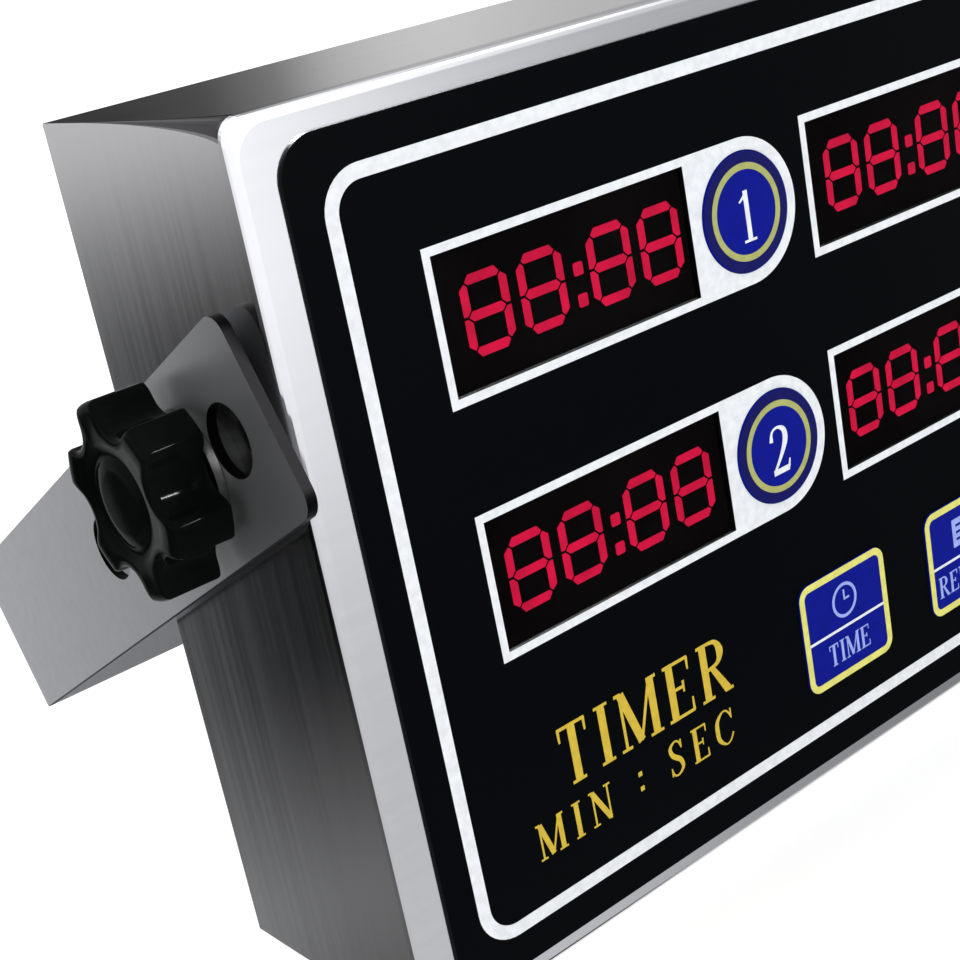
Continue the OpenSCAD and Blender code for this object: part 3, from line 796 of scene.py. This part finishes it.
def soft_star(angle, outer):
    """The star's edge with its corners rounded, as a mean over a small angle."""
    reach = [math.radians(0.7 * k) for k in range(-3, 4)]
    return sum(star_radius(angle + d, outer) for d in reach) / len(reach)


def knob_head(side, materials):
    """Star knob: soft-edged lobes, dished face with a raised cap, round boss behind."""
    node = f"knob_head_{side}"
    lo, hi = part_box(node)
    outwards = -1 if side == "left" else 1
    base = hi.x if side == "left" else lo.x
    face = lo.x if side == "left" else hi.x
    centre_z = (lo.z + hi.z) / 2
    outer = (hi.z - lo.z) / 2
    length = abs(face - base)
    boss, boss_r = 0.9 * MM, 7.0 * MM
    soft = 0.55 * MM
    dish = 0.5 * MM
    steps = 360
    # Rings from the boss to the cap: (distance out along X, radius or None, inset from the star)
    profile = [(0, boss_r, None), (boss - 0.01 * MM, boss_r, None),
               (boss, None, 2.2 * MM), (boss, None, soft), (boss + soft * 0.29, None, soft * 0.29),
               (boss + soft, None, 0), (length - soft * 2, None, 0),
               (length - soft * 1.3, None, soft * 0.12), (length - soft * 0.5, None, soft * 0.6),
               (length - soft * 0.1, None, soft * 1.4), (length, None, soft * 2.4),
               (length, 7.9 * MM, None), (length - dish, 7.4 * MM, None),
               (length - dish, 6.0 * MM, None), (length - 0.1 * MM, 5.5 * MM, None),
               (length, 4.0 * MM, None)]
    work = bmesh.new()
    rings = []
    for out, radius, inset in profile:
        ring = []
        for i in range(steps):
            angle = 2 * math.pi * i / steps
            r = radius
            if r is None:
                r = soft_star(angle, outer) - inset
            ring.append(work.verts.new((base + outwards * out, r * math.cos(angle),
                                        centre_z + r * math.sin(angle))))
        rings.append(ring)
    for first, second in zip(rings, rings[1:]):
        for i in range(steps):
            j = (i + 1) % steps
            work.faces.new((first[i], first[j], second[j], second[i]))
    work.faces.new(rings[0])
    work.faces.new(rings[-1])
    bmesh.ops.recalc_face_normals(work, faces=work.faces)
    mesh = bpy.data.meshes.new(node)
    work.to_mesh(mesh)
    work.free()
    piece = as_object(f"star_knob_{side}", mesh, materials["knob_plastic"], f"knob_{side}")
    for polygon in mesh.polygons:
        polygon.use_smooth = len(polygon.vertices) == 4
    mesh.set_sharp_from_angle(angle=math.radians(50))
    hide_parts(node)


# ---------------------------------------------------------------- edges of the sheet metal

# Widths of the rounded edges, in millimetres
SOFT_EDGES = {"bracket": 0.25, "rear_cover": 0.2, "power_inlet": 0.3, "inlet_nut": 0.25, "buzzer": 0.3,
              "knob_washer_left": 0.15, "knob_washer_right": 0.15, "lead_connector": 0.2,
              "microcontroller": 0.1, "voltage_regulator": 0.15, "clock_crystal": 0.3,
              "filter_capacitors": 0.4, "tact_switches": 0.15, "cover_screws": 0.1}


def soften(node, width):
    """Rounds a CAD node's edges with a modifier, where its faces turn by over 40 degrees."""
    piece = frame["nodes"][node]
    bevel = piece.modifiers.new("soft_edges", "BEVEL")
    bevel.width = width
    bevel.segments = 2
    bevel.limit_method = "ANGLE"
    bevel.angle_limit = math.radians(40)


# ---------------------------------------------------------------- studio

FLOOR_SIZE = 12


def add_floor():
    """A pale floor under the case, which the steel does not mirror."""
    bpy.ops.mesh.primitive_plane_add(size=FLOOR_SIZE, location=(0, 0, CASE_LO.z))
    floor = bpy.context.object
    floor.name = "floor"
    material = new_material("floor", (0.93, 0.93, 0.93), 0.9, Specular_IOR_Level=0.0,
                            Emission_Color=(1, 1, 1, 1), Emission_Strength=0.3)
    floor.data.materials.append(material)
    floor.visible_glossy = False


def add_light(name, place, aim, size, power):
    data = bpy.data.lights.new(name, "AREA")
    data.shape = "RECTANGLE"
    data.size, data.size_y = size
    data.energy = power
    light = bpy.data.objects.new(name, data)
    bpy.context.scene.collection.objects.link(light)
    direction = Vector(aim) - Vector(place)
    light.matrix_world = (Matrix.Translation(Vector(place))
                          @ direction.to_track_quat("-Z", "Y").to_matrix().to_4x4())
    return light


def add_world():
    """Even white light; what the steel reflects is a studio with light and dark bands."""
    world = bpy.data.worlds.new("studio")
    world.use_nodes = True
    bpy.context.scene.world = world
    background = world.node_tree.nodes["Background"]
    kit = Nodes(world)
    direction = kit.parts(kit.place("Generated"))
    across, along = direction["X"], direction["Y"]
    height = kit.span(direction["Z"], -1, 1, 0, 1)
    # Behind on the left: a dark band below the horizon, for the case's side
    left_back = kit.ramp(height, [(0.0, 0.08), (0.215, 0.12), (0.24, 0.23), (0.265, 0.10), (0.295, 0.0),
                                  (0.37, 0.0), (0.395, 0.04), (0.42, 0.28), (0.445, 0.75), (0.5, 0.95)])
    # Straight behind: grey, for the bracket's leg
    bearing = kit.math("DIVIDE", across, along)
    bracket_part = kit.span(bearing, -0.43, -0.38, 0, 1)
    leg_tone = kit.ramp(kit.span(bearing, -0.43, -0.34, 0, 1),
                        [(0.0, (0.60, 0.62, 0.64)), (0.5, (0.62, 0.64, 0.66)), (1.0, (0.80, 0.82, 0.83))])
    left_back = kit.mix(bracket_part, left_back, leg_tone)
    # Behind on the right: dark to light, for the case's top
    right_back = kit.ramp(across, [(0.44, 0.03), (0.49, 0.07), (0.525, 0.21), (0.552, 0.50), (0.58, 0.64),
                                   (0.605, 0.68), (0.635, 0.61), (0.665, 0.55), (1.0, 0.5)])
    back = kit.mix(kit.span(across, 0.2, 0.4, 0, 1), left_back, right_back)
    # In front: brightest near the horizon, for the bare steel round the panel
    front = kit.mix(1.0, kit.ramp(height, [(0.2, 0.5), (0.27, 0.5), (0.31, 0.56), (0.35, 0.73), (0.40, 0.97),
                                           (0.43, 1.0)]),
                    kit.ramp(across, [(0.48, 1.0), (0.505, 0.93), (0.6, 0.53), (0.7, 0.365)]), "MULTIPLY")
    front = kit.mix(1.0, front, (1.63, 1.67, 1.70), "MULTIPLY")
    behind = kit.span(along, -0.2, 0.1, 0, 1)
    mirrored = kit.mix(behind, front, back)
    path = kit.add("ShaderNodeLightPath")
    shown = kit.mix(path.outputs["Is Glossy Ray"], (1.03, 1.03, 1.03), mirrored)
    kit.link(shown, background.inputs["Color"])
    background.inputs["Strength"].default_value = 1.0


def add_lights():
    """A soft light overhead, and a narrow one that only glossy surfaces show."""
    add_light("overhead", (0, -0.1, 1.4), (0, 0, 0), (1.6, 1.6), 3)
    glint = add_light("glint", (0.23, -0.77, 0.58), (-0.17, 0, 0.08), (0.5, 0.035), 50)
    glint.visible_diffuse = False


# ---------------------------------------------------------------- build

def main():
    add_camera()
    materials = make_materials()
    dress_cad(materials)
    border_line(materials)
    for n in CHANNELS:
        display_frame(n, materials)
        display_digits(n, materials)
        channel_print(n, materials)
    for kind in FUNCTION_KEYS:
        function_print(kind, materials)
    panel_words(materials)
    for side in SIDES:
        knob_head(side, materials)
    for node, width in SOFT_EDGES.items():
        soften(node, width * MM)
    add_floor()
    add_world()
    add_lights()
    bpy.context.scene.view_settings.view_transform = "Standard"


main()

**Exercise**. Print from the first line through the line that contains "return sum(star_radius(angle +", please, including both, and leave out every line outside that stretch.

**Solution to this task**.
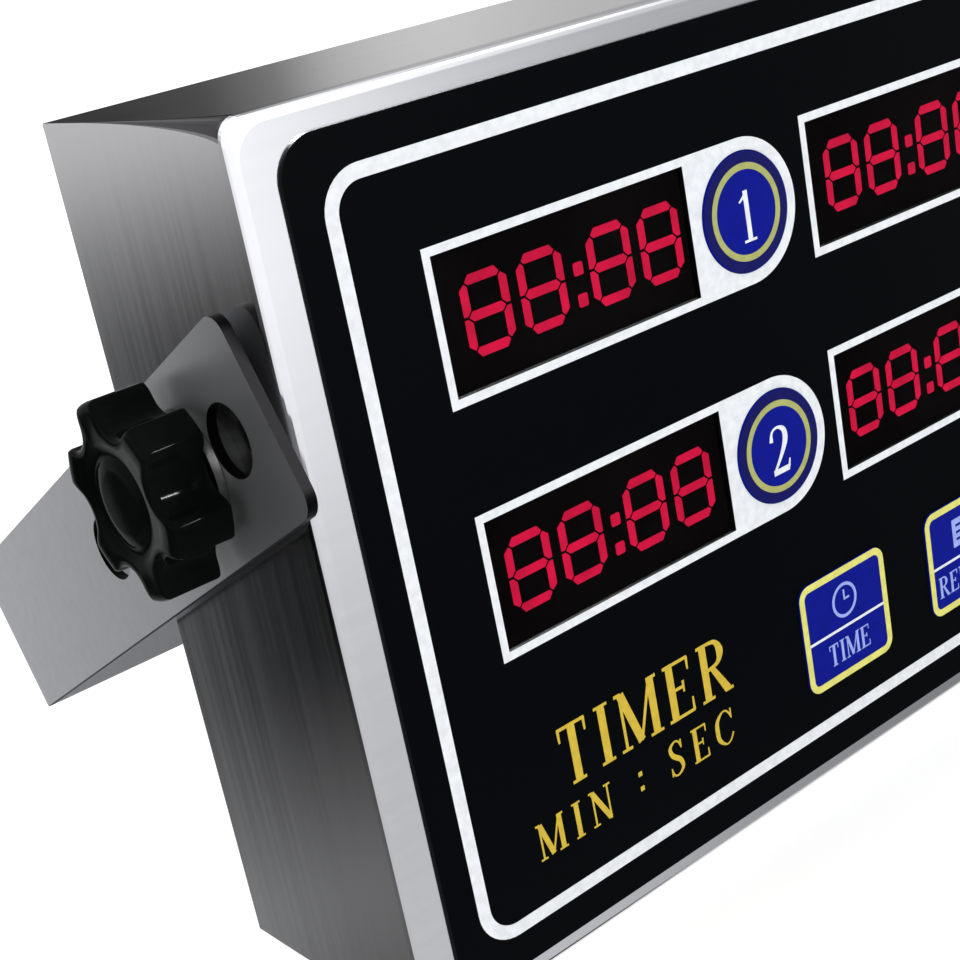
Continue the OpenSCAD and Blender code for this object: part 3, from line 796 of scene.py. This part finishes it.
def soft_star(angle, outer):
    """The star's edge with its corners rounded, as a mean over a small angle."""
    reach = [math.radians(0.7 * k) for k in range(-3, 4)]
    return sum(star_radius(angle + d, outer) for d in reach) / len(reach)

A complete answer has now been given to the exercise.